Les PME en plein essor : l’exemple d’Europlasma
À une toute autre échelle, Europlasma incarne la transformation rapide et la forte valorisation du secteur de la défense. En difficulté il y a encore peu, l’entreprise exploite l’essor de la BITD pour accélérer sa croissance. Grâce à la reprise de la Fonderie de Bretagne, elle s’impose dans le marché des munitions et prévoit une montée en puissance fulgurante jusqu’à 750 000 obus de 120 mm en 3 à 4 ans, faisant d’elle l’une des plus grandes usines de moyen calibre en Europe. La seule activité des Forges de Tarbes pourrait quadrupler le CA dès 2025, entraînant une forte revalorisation boursière. Ce virage stratégique démontre comment les entreprises industrielles, même en difficulté, peuvent se repositionner rapidement et capter une part massive d’un marché en plein essor, porté par les tensions géopolitiques et la demande croissante en armement.

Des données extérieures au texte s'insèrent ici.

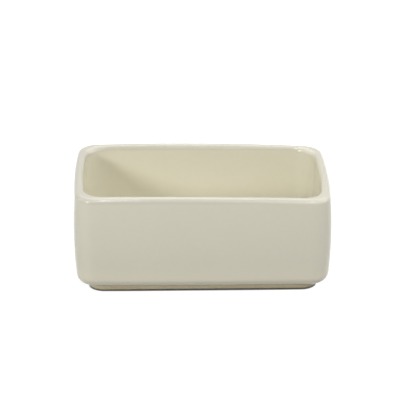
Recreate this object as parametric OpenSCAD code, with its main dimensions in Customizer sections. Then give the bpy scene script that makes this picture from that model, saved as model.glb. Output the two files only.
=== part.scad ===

Cependant, que ce soit pour les grands groupes industriels ou pour les entreprises de « second/troisième niveau », cette expansion fulgurante repose sur une dépendance étroite aux décisions budgétaires des États, elles-mêmes soumises à des arbitrages politiques et économiques fluctuants. Si la dynamique actuelle des dépenses militaires semble durable, l’histoire montre que les cycles de défense ne sont jamais totalement linéaires. De plus, l’augmentation rapide des capacités de production pose la question de leur viabilité à long terme : une surcapacité en cas de stabilisation des tensions pourrait peser sur la rentabilité de l’entreprise.